> [Raw records]
::::::::::

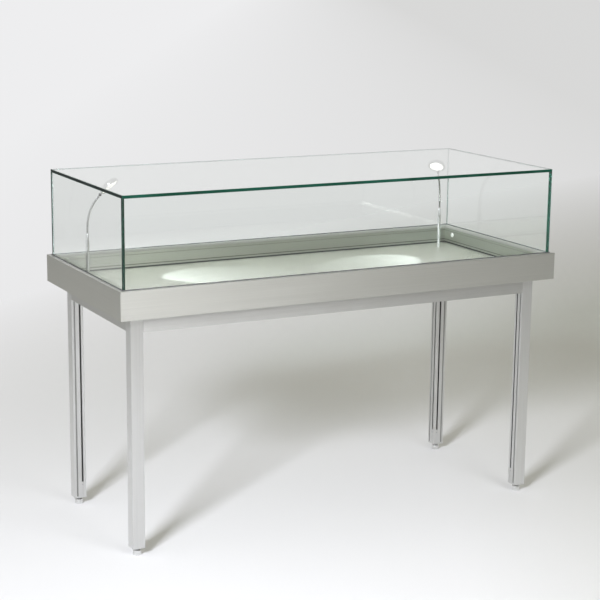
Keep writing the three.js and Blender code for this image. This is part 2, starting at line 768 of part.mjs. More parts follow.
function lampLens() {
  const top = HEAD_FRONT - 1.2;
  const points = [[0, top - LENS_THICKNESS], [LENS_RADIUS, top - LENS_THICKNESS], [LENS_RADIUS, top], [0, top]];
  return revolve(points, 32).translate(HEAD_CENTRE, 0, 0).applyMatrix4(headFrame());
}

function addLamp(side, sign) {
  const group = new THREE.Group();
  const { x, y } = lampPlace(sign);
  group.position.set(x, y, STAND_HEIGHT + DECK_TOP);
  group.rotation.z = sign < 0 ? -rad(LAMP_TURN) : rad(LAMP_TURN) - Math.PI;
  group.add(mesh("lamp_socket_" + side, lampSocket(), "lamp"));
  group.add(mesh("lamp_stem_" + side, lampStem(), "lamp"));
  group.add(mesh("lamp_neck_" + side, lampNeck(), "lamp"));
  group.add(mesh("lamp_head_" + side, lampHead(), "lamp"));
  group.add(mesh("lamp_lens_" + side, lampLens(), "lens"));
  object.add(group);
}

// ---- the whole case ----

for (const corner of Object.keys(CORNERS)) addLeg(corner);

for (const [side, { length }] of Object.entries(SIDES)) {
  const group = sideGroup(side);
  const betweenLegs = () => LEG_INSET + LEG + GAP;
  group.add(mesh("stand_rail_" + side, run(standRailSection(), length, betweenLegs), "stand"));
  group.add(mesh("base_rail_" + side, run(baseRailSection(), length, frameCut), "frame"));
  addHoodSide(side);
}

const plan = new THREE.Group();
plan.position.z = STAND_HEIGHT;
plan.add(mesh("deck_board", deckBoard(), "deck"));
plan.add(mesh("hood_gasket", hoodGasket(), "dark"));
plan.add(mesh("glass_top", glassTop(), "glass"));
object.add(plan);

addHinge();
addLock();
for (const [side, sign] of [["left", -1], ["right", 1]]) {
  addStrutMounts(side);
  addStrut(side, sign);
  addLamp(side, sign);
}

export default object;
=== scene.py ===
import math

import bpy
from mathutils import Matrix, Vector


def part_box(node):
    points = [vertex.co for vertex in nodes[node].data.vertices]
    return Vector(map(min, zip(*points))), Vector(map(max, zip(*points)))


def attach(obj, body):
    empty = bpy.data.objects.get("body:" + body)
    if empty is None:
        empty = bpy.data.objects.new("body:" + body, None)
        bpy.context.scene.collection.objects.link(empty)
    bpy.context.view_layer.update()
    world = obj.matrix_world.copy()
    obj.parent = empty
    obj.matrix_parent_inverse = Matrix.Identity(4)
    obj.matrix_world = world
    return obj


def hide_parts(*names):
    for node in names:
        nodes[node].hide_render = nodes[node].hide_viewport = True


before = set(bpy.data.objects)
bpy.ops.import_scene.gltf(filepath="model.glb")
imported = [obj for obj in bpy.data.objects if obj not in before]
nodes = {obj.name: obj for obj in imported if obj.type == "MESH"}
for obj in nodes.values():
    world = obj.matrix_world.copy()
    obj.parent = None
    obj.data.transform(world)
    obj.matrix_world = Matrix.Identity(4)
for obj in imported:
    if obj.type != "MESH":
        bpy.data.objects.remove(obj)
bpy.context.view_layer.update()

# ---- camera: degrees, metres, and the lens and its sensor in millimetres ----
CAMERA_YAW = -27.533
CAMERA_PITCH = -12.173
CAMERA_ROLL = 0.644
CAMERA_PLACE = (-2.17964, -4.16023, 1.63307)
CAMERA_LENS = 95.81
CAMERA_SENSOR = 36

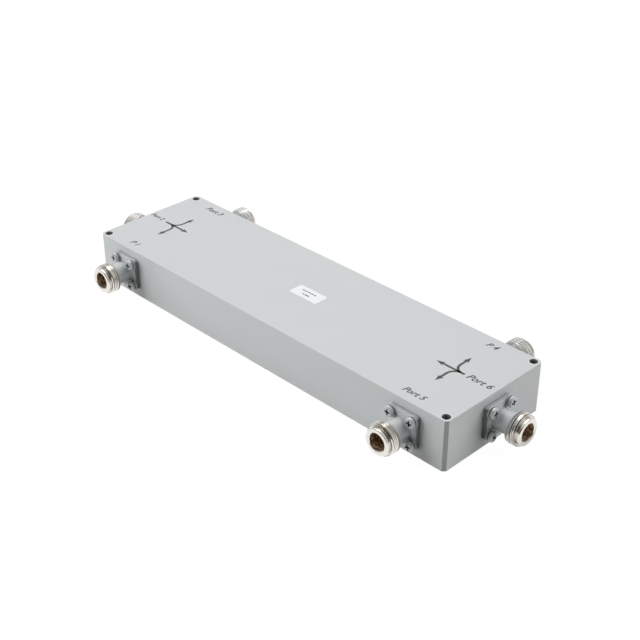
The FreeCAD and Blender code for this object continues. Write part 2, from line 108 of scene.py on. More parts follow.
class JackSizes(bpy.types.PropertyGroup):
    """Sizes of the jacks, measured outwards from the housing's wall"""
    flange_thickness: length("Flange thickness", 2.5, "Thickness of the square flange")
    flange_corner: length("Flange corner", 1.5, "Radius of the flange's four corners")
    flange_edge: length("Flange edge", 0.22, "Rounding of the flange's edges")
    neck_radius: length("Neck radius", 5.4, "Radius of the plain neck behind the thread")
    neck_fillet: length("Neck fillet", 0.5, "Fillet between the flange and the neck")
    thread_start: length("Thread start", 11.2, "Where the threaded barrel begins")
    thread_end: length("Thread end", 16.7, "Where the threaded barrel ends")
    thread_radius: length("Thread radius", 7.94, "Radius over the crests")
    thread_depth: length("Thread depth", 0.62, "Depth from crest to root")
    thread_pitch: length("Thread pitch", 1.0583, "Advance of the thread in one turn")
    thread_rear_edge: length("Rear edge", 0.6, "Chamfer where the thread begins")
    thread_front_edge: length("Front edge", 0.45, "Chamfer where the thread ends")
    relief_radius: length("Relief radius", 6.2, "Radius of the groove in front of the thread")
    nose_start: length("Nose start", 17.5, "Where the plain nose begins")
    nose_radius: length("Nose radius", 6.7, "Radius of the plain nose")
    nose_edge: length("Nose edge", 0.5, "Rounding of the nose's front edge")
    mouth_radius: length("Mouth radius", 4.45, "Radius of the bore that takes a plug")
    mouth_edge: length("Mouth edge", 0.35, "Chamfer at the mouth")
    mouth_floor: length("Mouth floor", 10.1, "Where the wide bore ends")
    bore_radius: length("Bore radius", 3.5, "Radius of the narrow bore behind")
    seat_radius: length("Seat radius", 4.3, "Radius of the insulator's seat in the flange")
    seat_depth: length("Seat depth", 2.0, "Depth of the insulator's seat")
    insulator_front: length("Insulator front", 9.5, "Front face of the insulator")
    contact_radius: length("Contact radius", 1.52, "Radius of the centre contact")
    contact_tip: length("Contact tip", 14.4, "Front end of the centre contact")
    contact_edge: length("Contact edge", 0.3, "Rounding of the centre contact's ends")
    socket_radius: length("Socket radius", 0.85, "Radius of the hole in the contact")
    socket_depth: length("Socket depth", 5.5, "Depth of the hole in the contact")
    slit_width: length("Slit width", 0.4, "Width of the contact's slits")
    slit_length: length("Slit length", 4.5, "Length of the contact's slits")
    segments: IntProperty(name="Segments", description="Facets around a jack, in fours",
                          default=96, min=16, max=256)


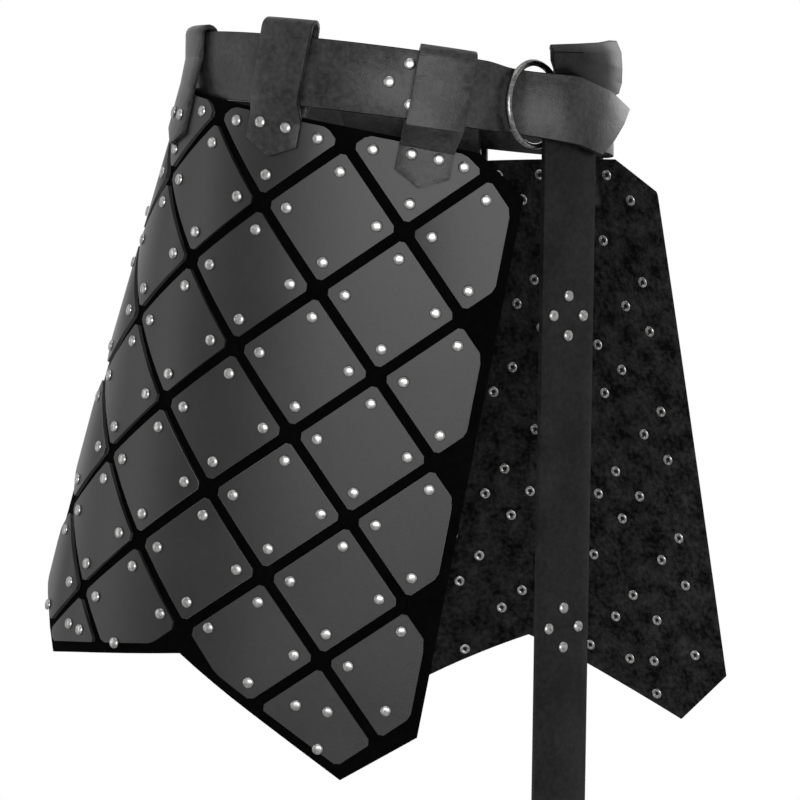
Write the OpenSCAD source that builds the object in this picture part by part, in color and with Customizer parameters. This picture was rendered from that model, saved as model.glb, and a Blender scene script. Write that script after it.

::::::::::

> [Task description] Write out again only the lines from the line containing "addHinge();" through the line containing "CAMERA_SENSOR = 36", both included, exactly as they are.

> [Task output]
addHinge();
addLock();
for (const [side, sign] of [["left", -1], ["right", 1]]) {
  addStrutMounts(side);
  addStrut(side, sign);
  addLamp(side, sign);
}

export default object;
=== scene.py ===
import math

import bpy
from mathutils import Matrix, Vector


def part_box(node):
    points = [vertex.co for vertex in nodes[node].data.vertices]
    return Vector(map(min, zip(*points))), Vector(map(max, zip(*points)))


def attach(obj, body):
    empty = bpy.data.objects.get("body:" + body)
    if empty is None:
        empty = bpy.data.objects.new("body:" + body, None)
        bpy.context.scene.collection.objects.link(empty)
    bpy.context.view_layer.update()
    world = obj.matrix_world.copy()
    obj.parent = empty
    obj.matrix_parent_inverse = Matrix.Identity(4)
    obj.matrix_world = world
    return obj


def hide_parts(*names):
    for node in names:
        nodes[node].hide_render = nodes[node].hide_viewport = True


before = set(bpy.data.objects)
bpy.ops.import_scene.gltf(filepath="model.glb")
imported = [obj for obj in bpy.data.objects if obj not in before]
nodes = {obj.name: obj for obj in imported if obj.type == "MESH"}
for obj in nodes.values():
    world = obj.matrix_world.copy()
    obj.parent = None
    obj.data.transform(world)
    obj.matrix_world = Matrix.Identity(4)
for obj in imported:
    if obj.type != "MESH":
        bpy.data.objects.remove(obj)
bpy.context.view_layer.update()

# ---- camera: degrees, metres, and the lens and its sensor in millimetres ----
CAMERA_YAW = -27.533
CAMERA_PITCH = -12.173
CAMERA_ROLL = 0.644
CAMERA_PLACE = (-2.17964, -4.16023, 1.63307)
CAMERA_LENS = 95.81
CAMERA_SENSOR = 36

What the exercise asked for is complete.